__DATA SUPPLIED__

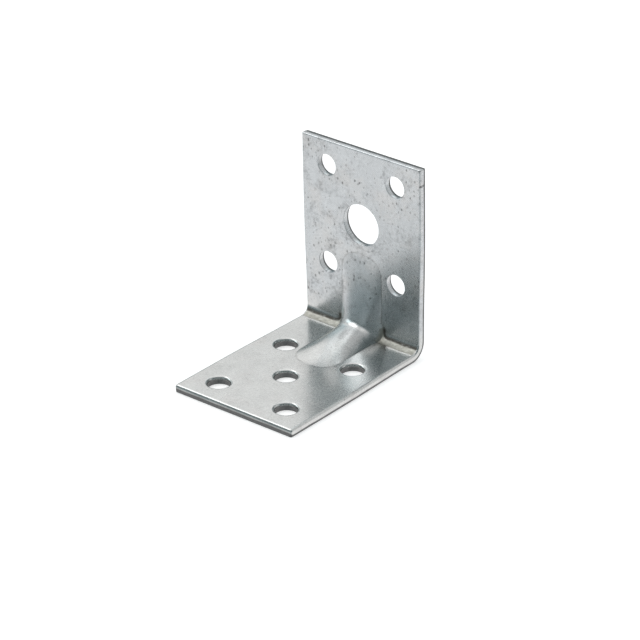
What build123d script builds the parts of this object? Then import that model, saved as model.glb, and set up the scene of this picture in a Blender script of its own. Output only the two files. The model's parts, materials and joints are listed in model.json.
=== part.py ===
# Ribbed angle bracket, cut and pressed from one piece of galvanised sheet steel.
# Millimetres, +Z up. The origin is the middle of the outer heel corner: the foot leg
# lies on z = 0 and runs to -Y, the upright leg backs onto y = 0, x = 0 halves the width.
import os
from math import cos, hypot, radians, sin, sqrt

from build123d import *

# sheet and legs
sheet = 2.0
leg_length = 50.0
width = 36.0
bend_inner_radius = 2.2
corner_radius = 0.7
edge_roll_radius = 0.6

# sides drawn in where the rib pulled the metal together
waist_depth = 0.5
waist_reach = 35.0

# nail holes, five in the foot leg and four in the upright leg
nail_hole_diameter = 5.5
foot_rim_radius = 0.6
nail_spacing_across = 20.8
foot_nail_spacing = 24.4
upright_nail_spacing = 25.8
nails_from_end = 19.4

# bolt hole in the middle of the upright leg's nails
bolt_hole_diameter = 10.6
upright_rim_radius = 0.15

# rib pressed into the heel from outside: raised inside, a groove of the same depth outside.
# In the heel it is set out about a line at this distance from both legs' outer faces, and
# widens by the flare. Along each leg its height dies out by a power curve, clear of the bolt.
rib_width = 12.2
rib_height = 3.0
rib_centre = 6.5
rib_heel_flare = 0.4
rib_fade_power = 1.4
rib_to_bolt_hole = 2.4

# how far the rib's sections run on into the sheet, so that the shapes cross cleanly, and
# how closely an edge is matched to a face of the sheet
overlap = 0.2
tolerance = 0.01

# the most that a wall of the rib takes off the groove's half width, in sheet thicknesses
steepest_wall = 0.8

os.makedirs("parts", exist_ok=True)

outer_radius = bend_inner_radius + sheet
nails_from_heel = leg_length - nails_from_end
rib_reach = nails_from_heel - bolt_hole_diameter / 2 - rib_to_bolt_hole
fade_length = rib_reach - rib_centre
# the crest comes nearer to the line in the heel, so that it runs on into the legs' slopes
crest_distance = rib_centre - sheet - rib_height
heel_rise = rib_fade_power * rib_height / fade_length * crest_distance / 2

# stations along the foot half of the rib, as (y, z, angle, height): a point of the sheet's
# inner face, the direction in which the section looks, and the rib's height above that point
stations = []
for left in (0, 0.25, 0.5, 0.75):
    height = rib_height * left**rib_fade_power - overlap * (1 - left) / 2
    stations.append((fade_length * left - rib_reach, sheet, 0, height))
for angle in (0, 22.5, 45):
    to_sheet = (rib_centre - sheet) / cos(radians(angle))
    if angle == 45:
        to_sheet -= bend_inner_radius * (sqrt(2) - 1)
    y = to_sheet * sin(radians(angle)) - rib_centre
    z = rib_centre - to_sheet * cos(radians(angle))
    height = to_sheet - crest_distance + heel_rise * sin(radians(2 * angle))
    stations.append((y, z, angle, height))
# the upright half mirrors the foot half about the heel's bisector
for y, z, angle, height in reversed(stations[:-1]):
    stations.append((-z, -y, 90 - angle, height))


def rib_section(station, wall, drop, depth):
    """Arched section of the rib at one station: narrower by a wall's slope, and dropped."""
    y, z, angle, height = station
    half_width = rib_width / 2 + rib_heel_flare * sin(radians(2 * angle))
    half_width -= wall * min(max(height, 0) / half_width, steepest_wall)
    looking = (0, cos(radians(angle)), sin(radians(angle)))
    with BuildSketch(Plane(origin=(0, y, z), x_dir=(1, 0, 0), z_dir=looking)) as section:
        with BuildLine():
            wall_top = drop + overlap
            ThreePointArc((-half_width, wall_top), (0, drop - height), (half_width, wall_top))
            Polyline(
                (half_width, wall_top),
                (half_width, drop + depth),
                (-half_width, drop + depth),
                (-half_width, wall_top),
            )
        make_face()
    return section.sketch


with BuildPart() as bracket:
    # bent sheet, too wide until it is cut to its outline
    with BuildSketch(Plane.YZ):
        with BuildLine():
            Polyline(
                (-leg_length, 0),
                (0, 0),
                (0, leg_length),
                (-sheet, leg_length),
                (-sheet, sheet),
                (-leg_length, sheet),
                close=True,
            )
        make_face()
        fillet(vertices().sort_by_distance((0, 0, 0))[0], outer_radius)
        fillet(vertices().sort_by_distance((0, -sheet, sheet))[0], bend_inner_radius)
    extrude(amount=width, both=True)

    # outline looking along the heel's bisector: straight sides drawn in near the heel
    bisector = Plane(origin=(0, 0, 0), x_dir=(1, 0, 0), z_dir=(0, 1, 1))
    with BuildSketch(bisector):
        with BuildLine():
            half = width / 2
            reach = waist_reach / sqrt(2)
            inflection = (half - waist_depth / 2, -reach / 2)
            Polyline((0, -leg_length), (half, -leg_length), (half, -reach))
            draw_in = TangentArc((half, -reach), inflection, tangent=(0, 1))
            TangentArc(inflection, (half - waist_depth, 0), tangent=draw_in % 1)
            Polyline((half - waist_depth, 0), (half - waist_depth, leg_length), (0, leg_length))
            mirror(about=Plane.YZ)
        make_face()
    extrude(amount=2 * leg_length, both=True, mode=Mode.INTERSECT)

    # rounded corners at the free ends of the legs
    foot_corners = edges().filter_by(Axis.Z).group_by(Axis.Y)[0]
    upright_corners = edges().filter_by(Axis.Y).group_by(Axis.Z)[-1]
    fillet(foot_corners + upright_corners, corner_radius)

    # outline rolled over on the inner side by the cutting punch
    def on_inner_outline(edge):
        middle = edge @ 0.5
        bend_distance = hypot(middle.Y + outer_radius, middle.Z - outer_radius)
        on_flat = abs(min(-middle.Y, middle.Z) - sheet) < tolerance
        on_bend = abs(bend_distance - bend_inner_radius) < tolerance
        at_side = abs(middle.X) > width / 2 - waist_depth - tolerance
        at_end = max(-middle.Y, middle.Z) > leg_length - tolerance
        return (on_flat or on_bend) and (at_side or at_end)

    fillet(edges().filter_by(on_inner_outline), edge_roll_radius)

    # holes in the foot leg
    with BuildSketch(Plane.XY):
        with Locations((0, -nails_from_heel)):
            Circle(nail_hole_diameter / 2)
            with GridLocations(nail_spacing_across, foot_nail_spacing, 2, 2):
                Circle(nail_hole_diameter / 2)
    extrude(amount=sheet, mode=Mode.SUBTRACT)
    foot_rims = edges(Select.LAST).filter_by(GeomType.CIRCLE).filter_by_position(Axis.Z, sheet, sheet)
    fillet(foot_rims, foot_rim_radius)

    # holes in the upright leg
    with BuildSketch(Plane.XZ):
        with Locations((0, nails_from_heel)):
            Circle(bolt_hole_diameter / 2)
            with GridLocations(nail_spacing_across, upright_nail_spacing, 2, 2):
                Circle(nail_hole_diameter / 2)
    extrude(amount=sheet, mode=Mode.SUBTRACT)
    upright_rims = (
        edges(Select.LAST).filter_by(GeomType.CIRCLE).filter_by_position(Axis.Y, -sheet, -sheet)
    )
    fillet(upright_rims, upright_rim_radius)

    # rib, running on to the middle of the sheet
    loft([rib_section(station, 0, 0, sheet / 2) for station in stations])

    # groove behind the rib
    groove = [rib_section(station, sheet, sheet, 2 * sheet) for station in stations]
    loft(groove, mode=Mode.SUBTRACT)
bracket.part.label = "bracket"
export_step(bracket.part, "parts/bracket.step")
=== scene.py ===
"""Ribbed angle bracket, cut and pressed from one piece of galvanised sheet steel."""
import json
import math

import bmesh
import bpy
import numpy as np
from mathutils import Matrix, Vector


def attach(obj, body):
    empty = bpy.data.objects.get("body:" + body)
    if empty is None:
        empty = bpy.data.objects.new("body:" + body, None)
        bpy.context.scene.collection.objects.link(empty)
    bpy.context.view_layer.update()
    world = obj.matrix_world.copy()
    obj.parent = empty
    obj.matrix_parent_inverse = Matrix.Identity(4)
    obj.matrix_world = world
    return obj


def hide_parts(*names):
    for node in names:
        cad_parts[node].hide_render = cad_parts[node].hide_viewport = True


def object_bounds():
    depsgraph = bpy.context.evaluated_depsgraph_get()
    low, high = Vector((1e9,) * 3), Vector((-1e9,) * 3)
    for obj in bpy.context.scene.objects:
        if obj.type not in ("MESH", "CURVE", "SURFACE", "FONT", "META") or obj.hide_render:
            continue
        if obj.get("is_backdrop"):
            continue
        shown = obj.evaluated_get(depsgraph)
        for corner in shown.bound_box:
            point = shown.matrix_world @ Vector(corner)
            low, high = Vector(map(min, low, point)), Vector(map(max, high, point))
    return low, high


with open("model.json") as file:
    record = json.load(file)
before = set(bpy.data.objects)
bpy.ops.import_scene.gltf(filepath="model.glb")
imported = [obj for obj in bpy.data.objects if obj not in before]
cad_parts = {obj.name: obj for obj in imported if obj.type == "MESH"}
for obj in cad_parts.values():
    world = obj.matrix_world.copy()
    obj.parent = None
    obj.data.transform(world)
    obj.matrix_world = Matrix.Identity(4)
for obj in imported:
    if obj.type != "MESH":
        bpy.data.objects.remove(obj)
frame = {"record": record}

mm = 0.001
cad_low, cad_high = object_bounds()

# The bracket: one strip of 2 mm zinc-coated steel, blanked with its nail holes and its bolt
# hole, then bent to a right angle over a punch that presses a stiffening rib through the heel.
sheet = 2.0 * mm
leg_length = cad_high.z
half_width = cad_high.x
bend_radius = 2.2 * mm
corner_radius = 0.7 * mm
# the crest centre, which the heel's faces fan out from, is this far inside both outer faces
fan_radius = 6.5 * mm
# a length too small to see, which keeps a thickness or a width from being nothing
hair = 0.001 * mm

# sides drawn in towards the heel, over a margin inside the edge
waist_depth = 0.5 * mm
waist_reach = 35.0 * mm
waist_margin = 3.0 * mm

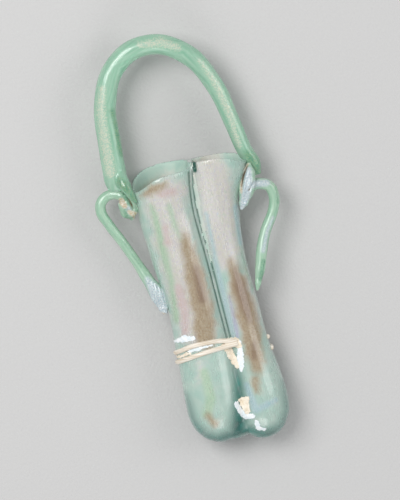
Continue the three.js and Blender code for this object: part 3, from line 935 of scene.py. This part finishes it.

__WRITTEN EXERCISE__
Write out each line exactly as it appears, from the line with "# groove behind the rib" up to and including the line with "if empty is".

__THE RESPONSE__
    # groove behind the rib
    groove = [rib_section(station, sheet, sheet, 2 * sheet) for station in stations]
    loft(groove, mode=Mode.SUBTRACT)
bracket.part.label = "bracket"
export_step(bracket.part, "parts/bracket.step")
=== scene.py ===
"""Ribbed angle bracket, cut and pressed from one piece of galvanised sheet steel."""
import json
import math

import bmesh
import bpy
import numpy as np
from mathutils import Matrix, Vector


def attach(obj, body):
    empty = bpy.data.objects.get("body:" + body)
    if empty is None:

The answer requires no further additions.